##### Exercise inputs #####

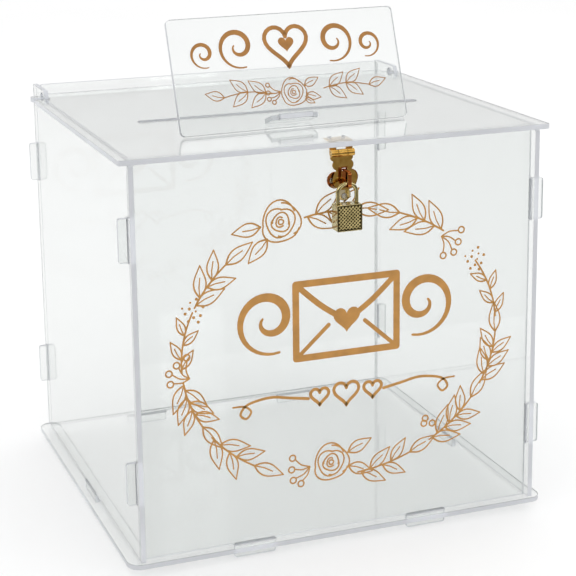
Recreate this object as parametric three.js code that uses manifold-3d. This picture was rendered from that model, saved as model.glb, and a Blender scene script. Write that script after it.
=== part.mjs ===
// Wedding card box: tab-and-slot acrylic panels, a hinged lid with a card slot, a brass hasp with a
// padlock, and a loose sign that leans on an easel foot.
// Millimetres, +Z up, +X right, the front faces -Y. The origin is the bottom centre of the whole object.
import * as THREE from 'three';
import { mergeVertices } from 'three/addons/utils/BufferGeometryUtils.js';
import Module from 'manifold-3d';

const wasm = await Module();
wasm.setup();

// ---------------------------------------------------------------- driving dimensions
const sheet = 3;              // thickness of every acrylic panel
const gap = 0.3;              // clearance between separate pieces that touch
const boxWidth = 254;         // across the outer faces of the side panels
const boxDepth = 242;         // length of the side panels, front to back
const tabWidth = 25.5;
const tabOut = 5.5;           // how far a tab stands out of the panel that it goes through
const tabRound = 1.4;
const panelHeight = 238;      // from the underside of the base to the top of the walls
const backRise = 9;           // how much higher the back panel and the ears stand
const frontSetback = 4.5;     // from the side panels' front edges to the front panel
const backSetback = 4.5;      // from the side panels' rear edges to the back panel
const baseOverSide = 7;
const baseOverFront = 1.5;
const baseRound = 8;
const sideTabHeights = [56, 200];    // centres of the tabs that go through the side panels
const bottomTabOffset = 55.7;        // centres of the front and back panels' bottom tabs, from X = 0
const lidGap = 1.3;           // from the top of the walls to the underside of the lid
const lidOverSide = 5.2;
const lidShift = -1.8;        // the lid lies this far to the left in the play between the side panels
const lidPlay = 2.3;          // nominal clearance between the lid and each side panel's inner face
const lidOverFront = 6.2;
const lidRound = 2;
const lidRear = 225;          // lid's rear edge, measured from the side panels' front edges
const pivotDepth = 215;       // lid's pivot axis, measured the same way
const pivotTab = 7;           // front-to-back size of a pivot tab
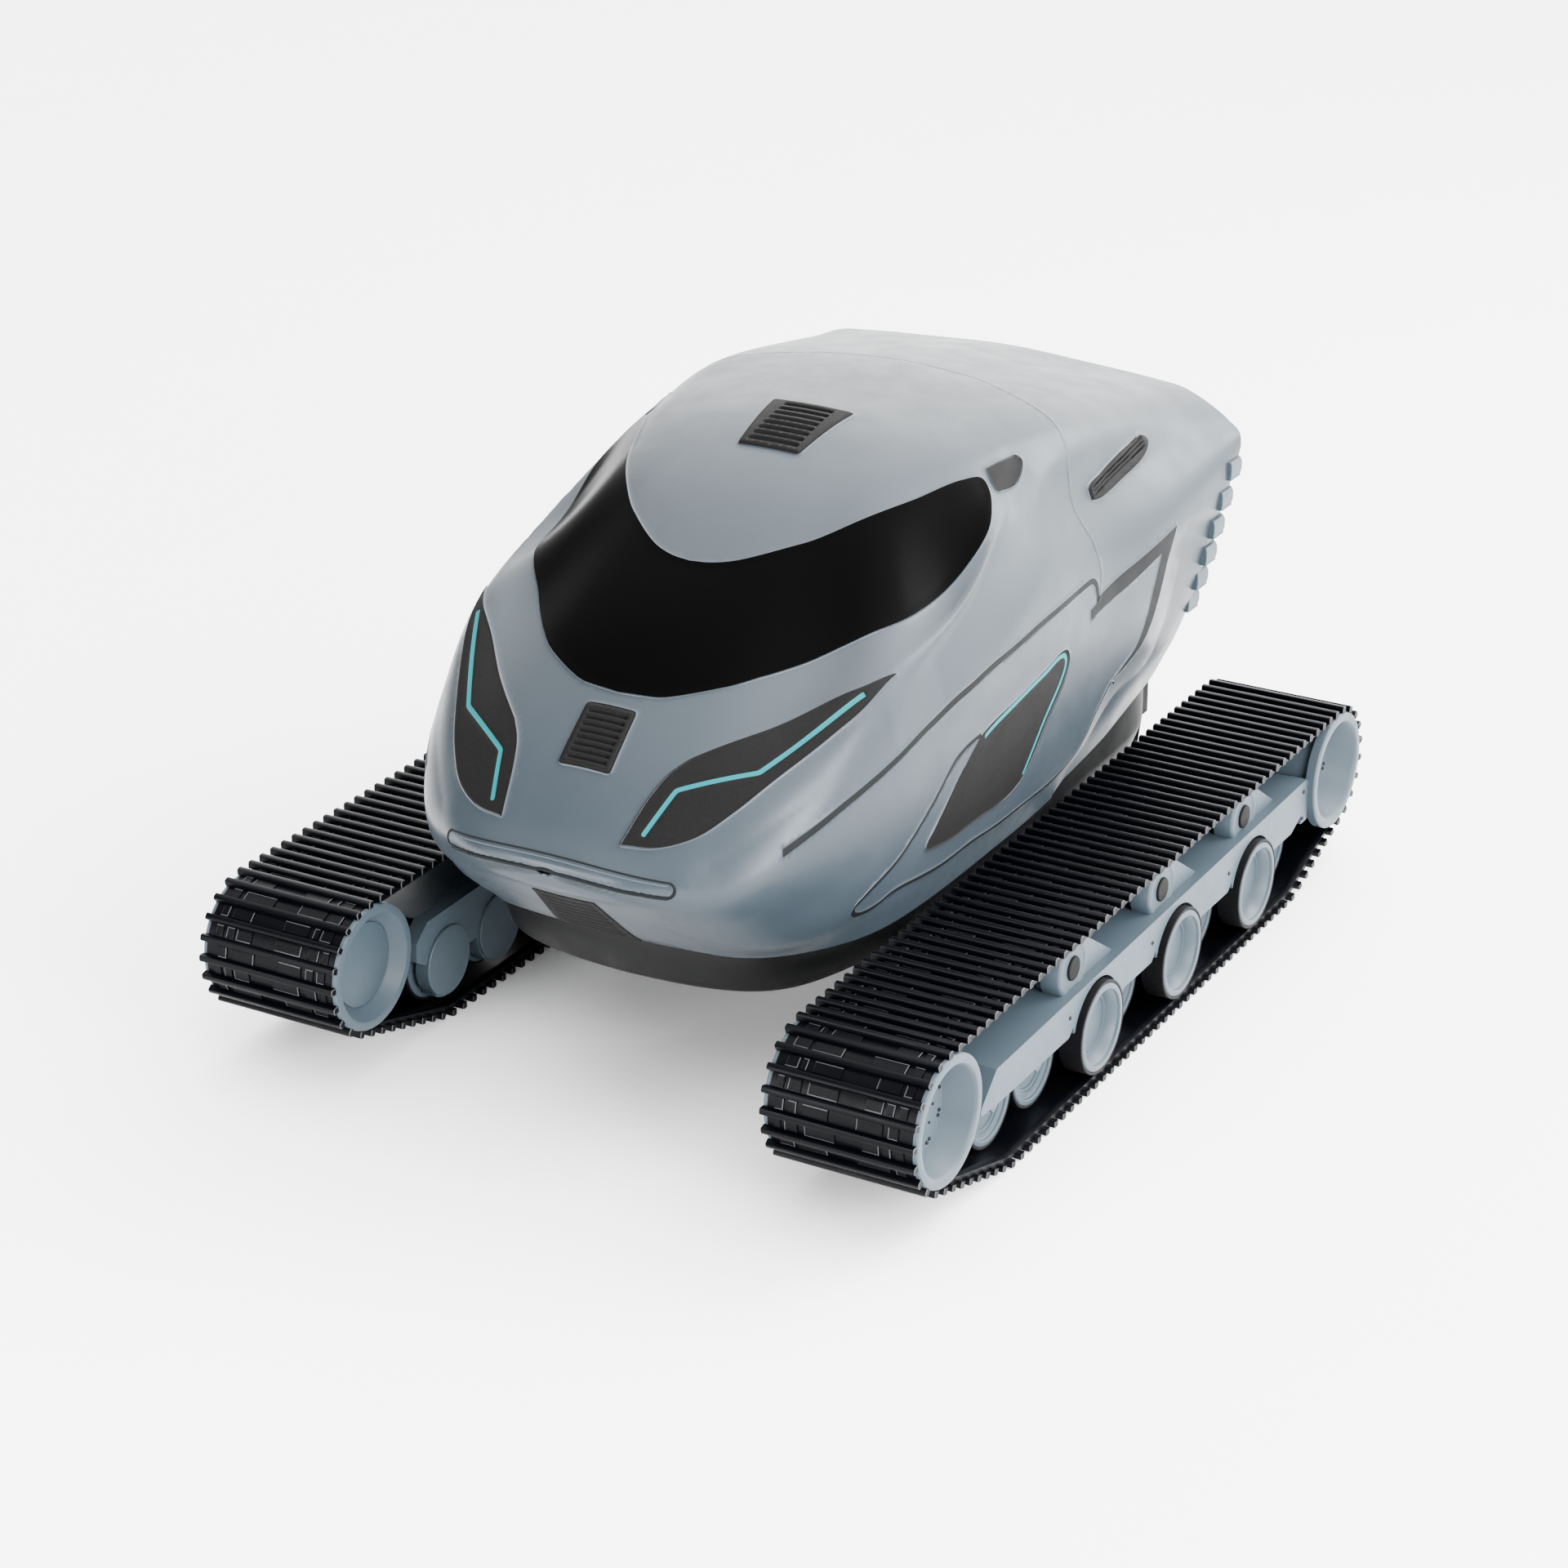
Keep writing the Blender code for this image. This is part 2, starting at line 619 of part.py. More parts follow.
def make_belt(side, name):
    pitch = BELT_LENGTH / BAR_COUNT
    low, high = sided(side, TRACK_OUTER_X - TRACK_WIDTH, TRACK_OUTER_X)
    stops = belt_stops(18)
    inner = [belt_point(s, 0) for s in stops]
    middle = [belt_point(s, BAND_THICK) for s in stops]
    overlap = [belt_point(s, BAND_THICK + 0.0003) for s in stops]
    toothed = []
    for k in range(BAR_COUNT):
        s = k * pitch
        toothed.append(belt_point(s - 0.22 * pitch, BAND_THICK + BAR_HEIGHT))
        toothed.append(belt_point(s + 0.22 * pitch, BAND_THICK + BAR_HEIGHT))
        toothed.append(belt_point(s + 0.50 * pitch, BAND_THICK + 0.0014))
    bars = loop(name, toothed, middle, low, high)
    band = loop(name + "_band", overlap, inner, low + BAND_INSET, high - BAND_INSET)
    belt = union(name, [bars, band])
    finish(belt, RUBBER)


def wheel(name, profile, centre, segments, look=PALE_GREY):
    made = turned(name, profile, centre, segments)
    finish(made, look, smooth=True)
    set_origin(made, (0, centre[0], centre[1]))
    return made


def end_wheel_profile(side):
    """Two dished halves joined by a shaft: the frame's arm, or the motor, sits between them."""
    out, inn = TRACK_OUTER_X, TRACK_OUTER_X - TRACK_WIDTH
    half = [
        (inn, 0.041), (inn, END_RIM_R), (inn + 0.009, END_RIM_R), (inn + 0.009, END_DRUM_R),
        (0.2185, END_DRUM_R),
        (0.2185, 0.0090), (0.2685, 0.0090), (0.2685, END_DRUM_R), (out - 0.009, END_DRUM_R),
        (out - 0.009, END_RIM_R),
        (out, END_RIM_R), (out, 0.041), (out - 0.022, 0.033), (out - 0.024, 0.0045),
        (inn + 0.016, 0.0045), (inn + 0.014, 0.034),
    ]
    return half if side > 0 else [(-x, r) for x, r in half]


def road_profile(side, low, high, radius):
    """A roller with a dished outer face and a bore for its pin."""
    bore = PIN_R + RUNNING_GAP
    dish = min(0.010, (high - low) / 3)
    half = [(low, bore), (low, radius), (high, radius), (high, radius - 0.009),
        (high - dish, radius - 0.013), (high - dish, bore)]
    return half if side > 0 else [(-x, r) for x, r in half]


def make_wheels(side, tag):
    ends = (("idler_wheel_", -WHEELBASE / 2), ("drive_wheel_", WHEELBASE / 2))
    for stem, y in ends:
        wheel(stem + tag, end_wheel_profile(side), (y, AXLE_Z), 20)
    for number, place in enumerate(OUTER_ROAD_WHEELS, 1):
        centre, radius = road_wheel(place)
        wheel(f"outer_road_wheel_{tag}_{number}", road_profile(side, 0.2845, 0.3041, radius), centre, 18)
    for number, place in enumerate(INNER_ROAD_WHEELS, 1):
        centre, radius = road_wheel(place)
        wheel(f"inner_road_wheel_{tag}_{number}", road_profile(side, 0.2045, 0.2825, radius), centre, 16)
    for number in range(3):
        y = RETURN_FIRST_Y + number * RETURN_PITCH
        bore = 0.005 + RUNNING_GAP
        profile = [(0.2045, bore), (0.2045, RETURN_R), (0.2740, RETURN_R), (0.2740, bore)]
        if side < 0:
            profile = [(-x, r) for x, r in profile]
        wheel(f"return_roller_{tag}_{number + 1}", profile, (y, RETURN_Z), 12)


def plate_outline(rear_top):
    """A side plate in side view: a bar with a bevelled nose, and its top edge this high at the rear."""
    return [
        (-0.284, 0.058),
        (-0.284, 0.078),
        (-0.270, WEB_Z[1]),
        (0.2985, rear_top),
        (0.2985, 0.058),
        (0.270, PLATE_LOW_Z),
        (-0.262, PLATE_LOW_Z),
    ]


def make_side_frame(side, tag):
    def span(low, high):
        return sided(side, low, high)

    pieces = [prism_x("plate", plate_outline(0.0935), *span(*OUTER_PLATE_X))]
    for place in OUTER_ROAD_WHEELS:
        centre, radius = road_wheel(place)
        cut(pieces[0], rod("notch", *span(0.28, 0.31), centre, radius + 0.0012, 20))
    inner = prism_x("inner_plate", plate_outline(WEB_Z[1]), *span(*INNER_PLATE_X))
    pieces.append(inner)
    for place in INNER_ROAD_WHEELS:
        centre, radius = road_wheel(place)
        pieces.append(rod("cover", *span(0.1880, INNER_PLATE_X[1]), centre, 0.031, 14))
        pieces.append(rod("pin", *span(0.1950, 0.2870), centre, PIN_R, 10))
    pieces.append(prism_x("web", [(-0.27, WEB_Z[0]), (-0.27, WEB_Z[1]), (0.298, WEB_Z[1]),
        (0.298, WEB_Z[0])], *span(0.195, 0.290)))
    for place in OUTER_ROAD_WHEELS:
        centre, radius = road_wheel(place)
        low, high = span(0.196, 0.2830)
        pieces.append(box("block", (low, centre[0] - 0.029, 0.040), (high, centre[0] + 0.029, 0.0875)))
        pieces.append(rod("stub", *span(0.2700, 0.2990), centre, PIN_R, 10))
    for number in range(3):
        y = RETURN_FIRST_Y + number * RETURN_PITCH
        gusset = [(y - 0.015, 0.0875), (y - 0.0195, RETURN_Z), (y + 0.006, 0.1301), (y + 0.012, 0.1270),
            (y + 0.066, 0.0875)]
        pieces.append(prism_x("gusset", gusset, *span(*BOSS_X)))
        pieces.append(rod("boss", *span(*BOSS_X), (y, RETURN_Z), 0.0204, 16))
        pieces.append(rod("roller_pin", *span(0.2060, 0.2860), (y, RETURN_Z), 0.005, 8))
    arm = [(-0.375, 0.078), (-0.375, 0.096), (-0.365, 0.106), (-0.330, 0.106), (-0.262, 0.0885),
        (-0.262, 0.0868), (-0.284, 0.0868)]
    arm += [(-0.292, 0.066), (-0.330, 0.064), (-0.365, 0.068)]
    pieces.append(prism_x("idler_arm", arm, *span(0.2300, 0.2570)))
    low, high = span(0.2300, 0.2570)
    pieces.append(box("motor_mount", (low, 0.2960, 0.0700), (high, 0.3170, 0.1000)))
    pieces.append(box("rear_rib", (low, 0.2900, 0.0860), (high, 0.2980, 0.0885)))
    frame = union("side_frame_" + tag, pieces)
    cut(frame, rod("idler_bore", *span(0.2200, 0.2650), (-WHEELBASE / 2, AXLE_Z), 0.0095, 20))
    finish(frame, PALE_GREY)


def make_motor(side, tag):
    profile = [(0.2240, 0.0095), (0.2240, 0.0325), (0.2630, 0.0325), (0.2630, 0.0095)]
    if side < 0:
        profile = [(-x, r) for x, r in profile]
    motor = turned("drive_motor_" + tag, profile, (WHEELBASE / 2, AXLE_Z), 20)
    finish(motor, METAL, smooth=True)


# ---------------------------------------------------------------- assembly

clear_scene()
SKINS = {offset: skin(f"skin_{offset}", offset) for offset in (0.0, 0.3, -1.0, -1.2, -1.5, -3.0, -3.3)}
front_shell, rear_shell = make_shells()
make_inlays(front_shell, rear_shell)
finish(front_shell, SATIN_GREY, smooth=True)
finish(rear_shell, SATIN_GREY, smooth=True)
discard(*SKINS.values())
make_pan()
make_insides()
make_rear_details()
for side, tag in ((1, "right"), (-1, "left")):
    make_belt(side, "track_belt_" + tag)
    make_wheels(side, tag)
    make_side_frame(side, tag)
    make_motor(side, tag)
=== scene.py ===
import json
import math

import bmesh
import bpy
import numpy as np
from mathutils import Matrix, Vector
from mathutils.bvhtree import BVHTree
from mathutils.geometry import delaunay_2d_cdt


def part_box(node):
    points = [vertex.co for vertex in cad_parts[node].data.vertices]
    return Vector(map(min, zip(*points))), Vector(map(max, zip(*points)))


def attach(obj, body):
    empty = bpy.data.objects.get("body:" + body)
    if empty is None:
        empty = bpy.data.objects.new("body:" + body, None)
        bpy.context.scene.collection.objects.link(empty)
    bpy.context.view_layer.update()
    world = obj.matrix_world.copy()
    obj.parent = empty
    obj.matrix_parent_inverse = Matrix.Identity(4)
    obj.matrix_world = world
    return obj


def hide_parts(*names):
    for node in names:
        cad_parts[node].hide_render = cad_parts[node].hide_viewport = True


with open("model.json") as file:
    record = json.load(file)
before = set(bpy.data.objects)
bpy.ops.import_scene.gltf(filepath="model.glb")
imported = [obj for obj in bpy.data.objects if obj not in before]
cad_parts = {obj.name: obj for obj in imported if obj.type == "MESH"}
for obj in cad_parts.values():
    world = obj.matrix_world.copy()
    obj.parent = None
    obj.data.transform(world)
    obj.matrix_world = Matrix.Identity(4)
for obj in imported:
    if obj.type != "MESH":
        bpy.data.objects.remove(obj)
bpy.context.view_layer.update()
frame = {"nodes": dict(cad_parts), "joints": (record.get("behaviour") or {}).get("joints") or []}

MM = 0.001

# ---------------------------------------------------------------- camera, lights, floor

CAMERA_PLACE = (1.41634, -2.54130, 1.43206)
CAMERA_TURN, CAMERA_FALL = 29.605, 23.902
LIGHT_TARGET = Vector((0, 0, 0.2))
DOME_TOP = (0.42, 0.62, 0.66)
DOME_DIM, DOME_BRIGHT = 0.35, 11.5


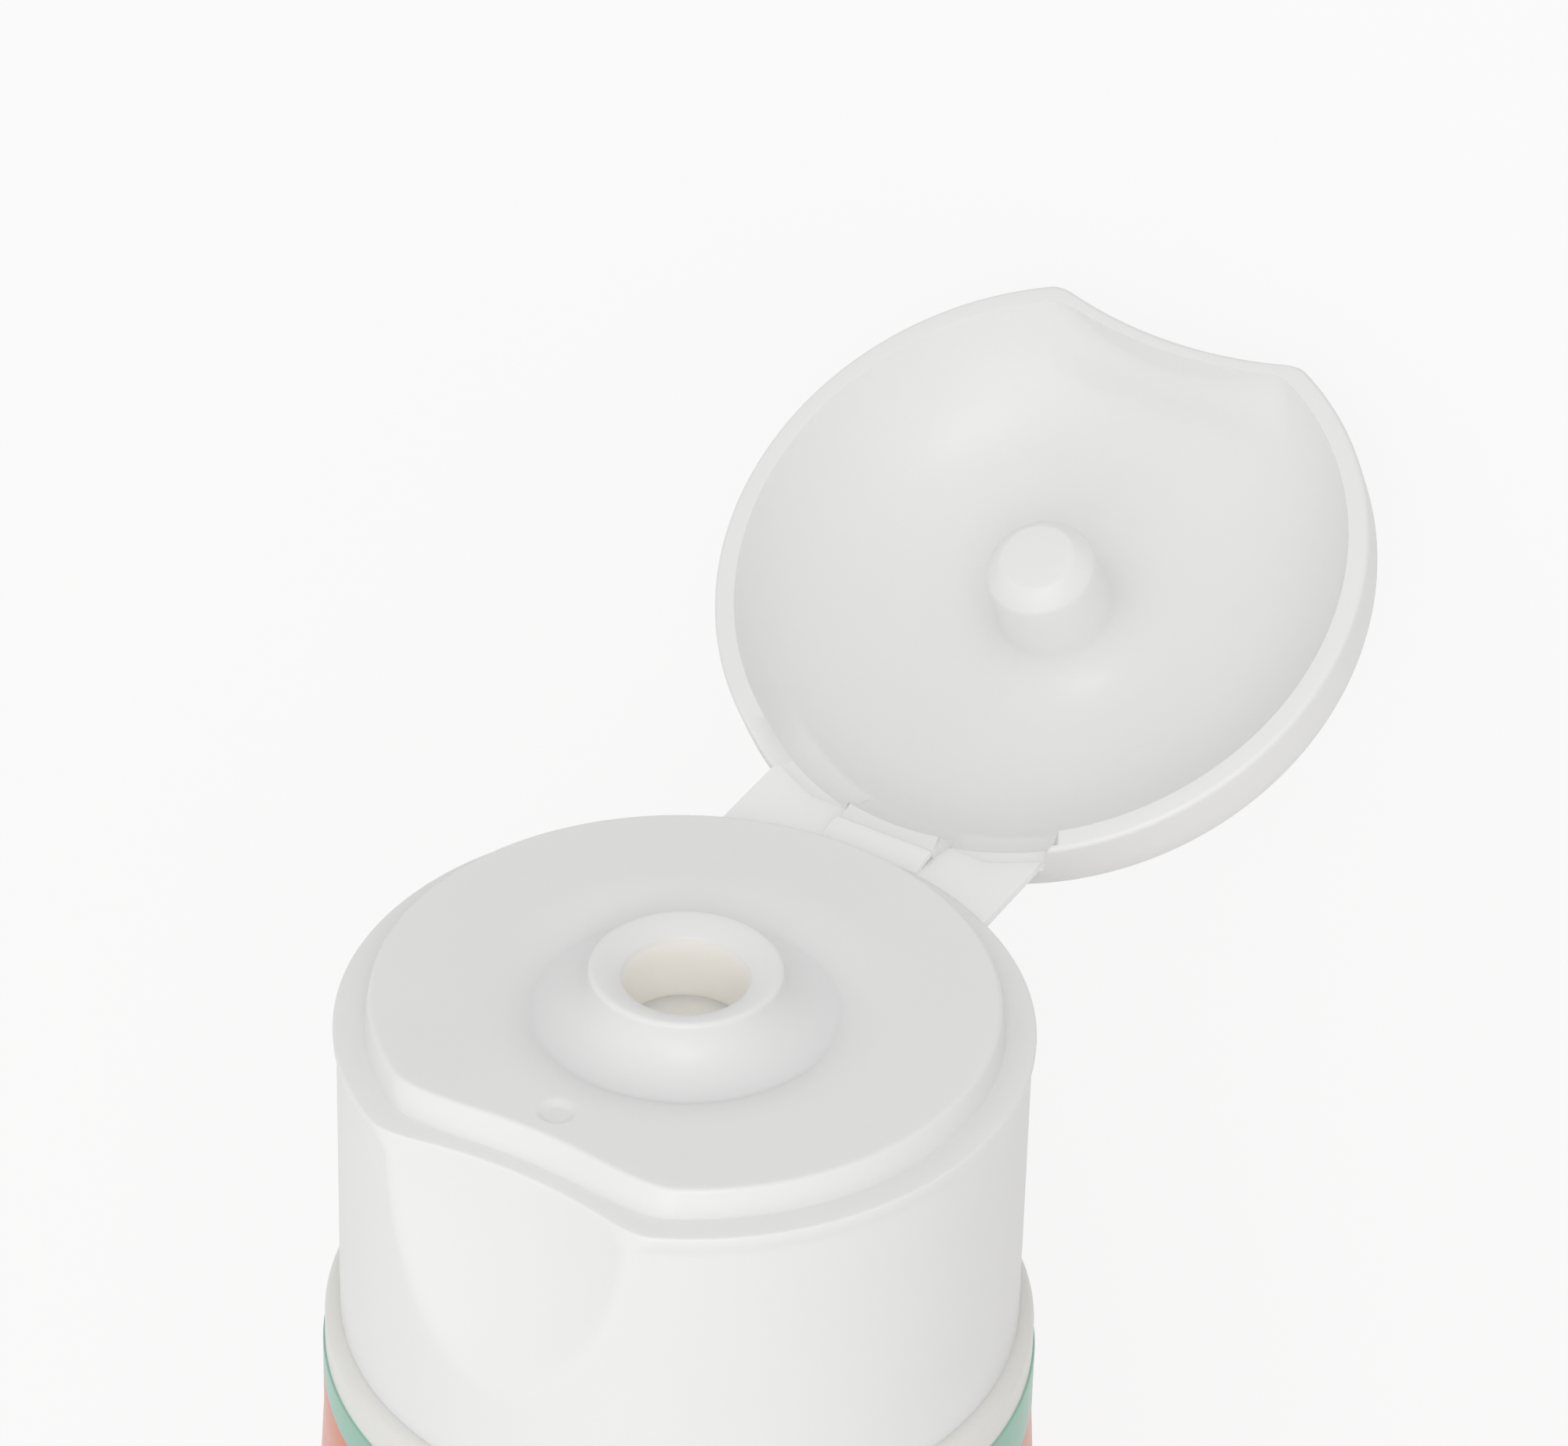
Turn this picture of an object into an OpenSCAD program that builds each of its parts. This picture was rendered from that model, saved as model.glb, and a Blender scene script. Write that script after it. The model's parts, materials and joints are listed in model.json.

#####

**What needs to be done**
Please copy only the lines between the first line of the entries and the line with "wasm.setup();", keeping those two end lines as well, exactly as written.

**Task solution**
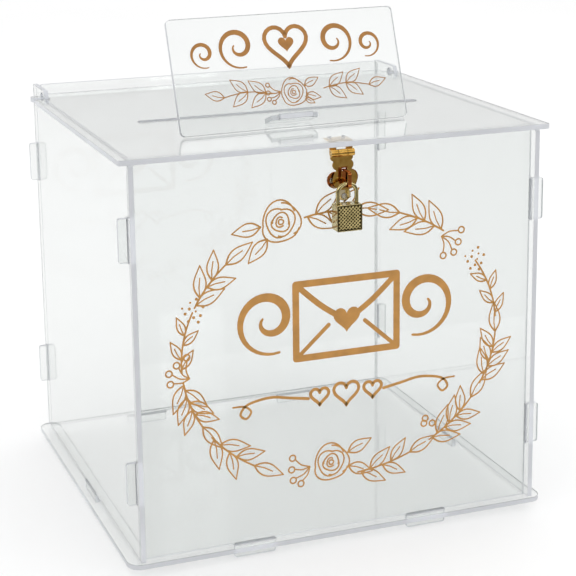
Recreate this object as parametric three.js code that uses manifold-3d. This picture was rendered from that model, saved as model.glb, and a Blender scene script. Write that script after it.
=== part.mjs ===
// Wedding card box: tab-and-slot acrylic panels, a hinged lid with a card slot, a brass hasp with a
// padlock, and a loose sign that leans on an easel foot.
// Millimetres, +Z up, +X right, the front faces -Y. The origin is the bottom centre of the whole object.
import * as THREE from 'three';
import { mergeVertices } from 'three/addons/utils/BufferGeometryUtils.js';
import Module from 'manifold-3d';

const wasm = await Module();
wasm.setup();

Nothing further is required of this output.